School board members became concerned recently because the renovation of the new school is about to move forward, thanks to the bonds raised by Propositions K and E. With the decision to lease/leaseback as a delivery method for the school, funds will soon need to be withdrawn on a regular basis.
“There is a district up north that went to draw down and the money wasn’t there,” Delaney said. The school board wanted to investigate the possibility of something similar happening in Rancho Santa Fe, especially given the volatility of the financial markets during the past month.
“First of all, your money is safe,” McAllister said. “The majority (75 percent) of the funds are AAA rated. We manage assets for many schools and our goal is not to lose money. We meet on a weekly basis to reassess investments and have migrated to higher credit quality.”
School board members, however, wanted assurances that in this volatile market, funds for the new school would be there. “We know what our budget is,” board member Carlie Headapohl said. “We can’t afford to lose any money. We want the preservation of the principle.”

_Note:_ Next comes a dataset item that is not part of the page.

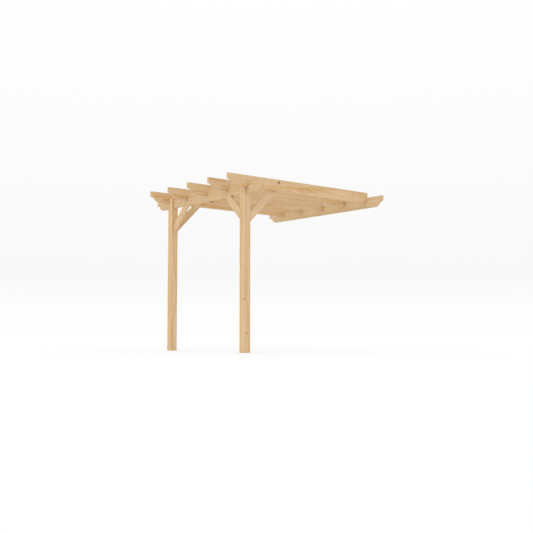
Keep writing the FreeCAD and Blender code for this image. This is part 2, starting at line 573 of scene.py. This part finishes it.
@dataclass(frozen=True)
class PlanedPine:
    """Planed softwood, solid through: rings about a pith line, fibres, knots and end grain.

    fibres are the finest lines, pencilling is broader and blush is where the wood turns rosy.
    end_facing tells how squarely a surface cuts the grain where end grain begins and where it
    is full. seed_steps tells how a timber's seed moves its patterns along each axis.
    """

    early: Colour = srgb(229, 201, 160)
    middle: Colour = srgb(220, 188, 142)
    late: Colour = srgb(200, 157, 103)
    rosy: Colour = srgb(232, 196, 166)
    middle_shade: float = 0.45
    rings: Rings = Rings()
    gold: Gold = Gold()
    knots: KnotFinish = KnotFinish()
    fibres: Pattern = Pattern(7.0, 620.0, 3.0, 0.6)
    fibre_shade: float = 0.10
    pencilling: Pattern = Pattern(0.9, 46.0, 3.0, 0.6)
    pencil_shade: float = 0.16
    blush: Pattern = Pattern(1.3, 22.0)
    most_blush: float = 0.26
    end_mottle: Pattern = Pattern(260.0, 260.0, 3.0, 0.6)
    end_range: Pair = (0.92, 1.07)
    end_blue: float = 0.95
    end_facing: Pair = (0.3, 0.95)
    seed_steps: Triple = (1.0, 0.37, 1.71)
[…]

School board President Richard Burdge asked the treasurer about notes that are not AAA rated and whether that money is available for draw down in light of events of the past few weeks.

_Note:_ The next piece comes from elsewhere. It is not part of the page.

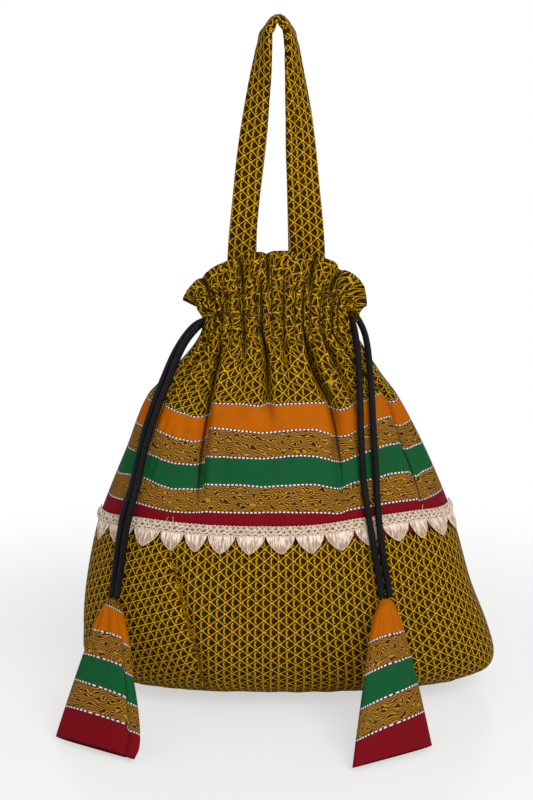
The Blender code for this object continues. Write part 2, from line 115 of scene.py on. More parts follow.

McAllister and his associates assured the board that they have options: they can continue to do as they have in the past, or they can work on new strategies.
“We have strategy meetings weekly with advisors,” Harris said. “We’re very proactive. We want to do well, too. Your concerns are our concerns.” The bottom line for the board was an assurance that the money would be available when it comes time to draw down. “I can write you a check tomorrow,” McAllister said.
After much debate, the board felt it wasn’t in its best interest to micro-manage the funds, but rather to leave it to the experts. However, it was agreed to have more meetings with the treasury team to assure lines of communication are open and to keep an eye on all investments, especially during these uncertain economic times.
“These are unprecedented times,” Miller said. “I feel more comfortable going forward now, knowing we (the board) took steps to safeguard our funds.”